Parameter Estimation in Panels of Intercorrelated Time Series

Abstract

We consider parameter estimation in panels of intercorrelated time series. By a factorisation of the conditional log-likelihood function we obtain a new estimator \hat{a}_n,T for panels of intercorrelated autoregressive time series. We generalise this model to a factor model, where a single underlying background process is responsible for the common behaviour of the time series in the panel, and derive the corresponding conditional maximum likelihood estimators. Consistency and asymptotic normality are proved for the estimators in both models. It turns out that \hat{a}_n,T is asymptotically equivalent to the estimator \hat{a}_HT given in Hjellvik and Tjostheim (1999a) if the number of time series in the panel tends to infinity. It is more efficient if only the length of the time series increases.
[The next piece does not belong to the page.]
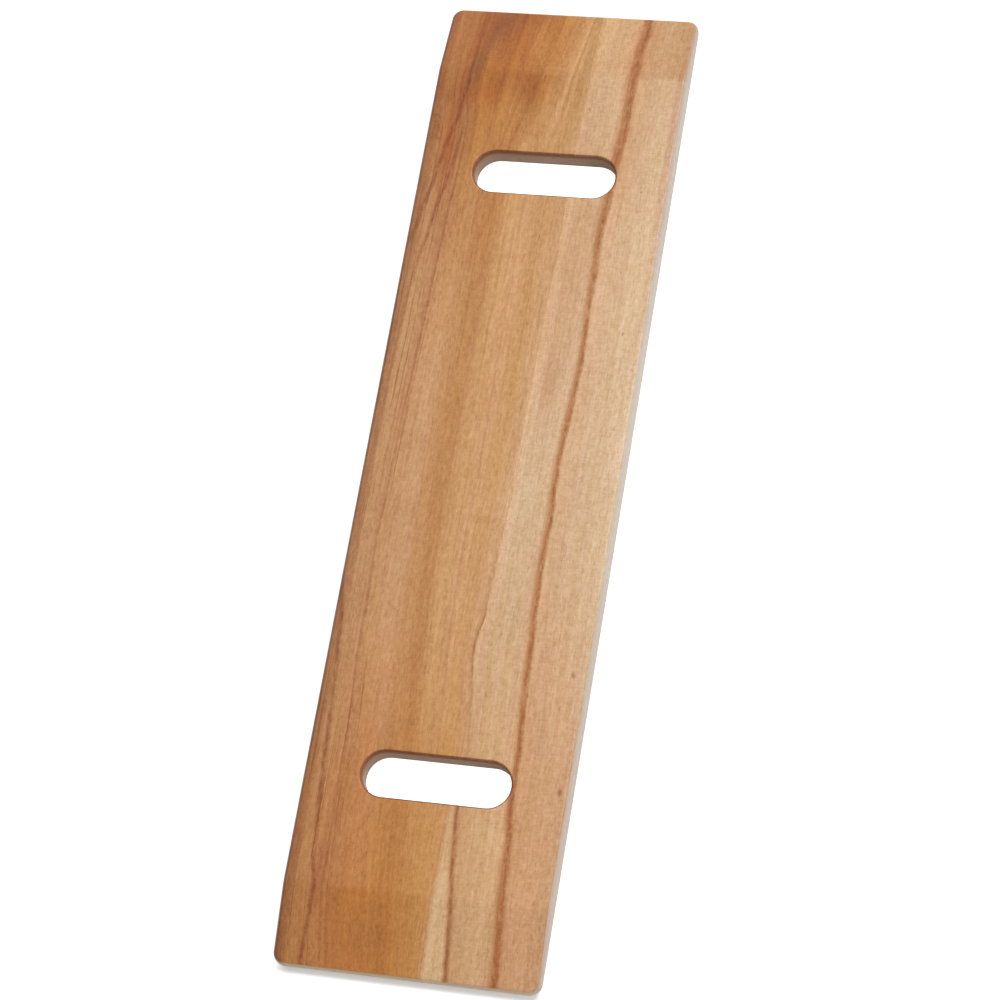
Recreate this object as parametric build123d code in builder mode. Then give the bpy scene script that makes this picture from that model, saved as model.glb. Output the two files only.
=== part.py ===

Furthermore the mean squared errors of the dominant terms in the stochastic expansions of these estimators have the ratio (n-1)/n, which indicates that already the small sample bias of \hat{a}_n,T is smaller than that of \hat{a}_HT . These properties are confirmed in the simulations. The second part of the thesis is concerned with robust estimation in panels of autoregressive time series. We investigate three different approaches. Firstly we robustify the above estimators in a direct way. Furthermore we generalise the robust autocovariance estimator of Ma and Genton (2000) to the panel case. We define a panel breakdown point for time series in two ways depending on the type of outliers assumed and compute its value for the panel autocovariance estimator. The estimated autocovariances are then used for the robust parameter estimation. Finally we propose an outlier test based upon the phase space representation of the time series in the panel, which can be used for eliminating outliers from the data set before using a non-robust method of estimation. We derive the asymptotic distribution of the test statistic and define a robust version of the test. For comparison we include other estimators in the analysis. The performance of the proposed robust procedures is investigated in a simulation study. For assessing the applicability of the above methods we analyse two sets of empirical data.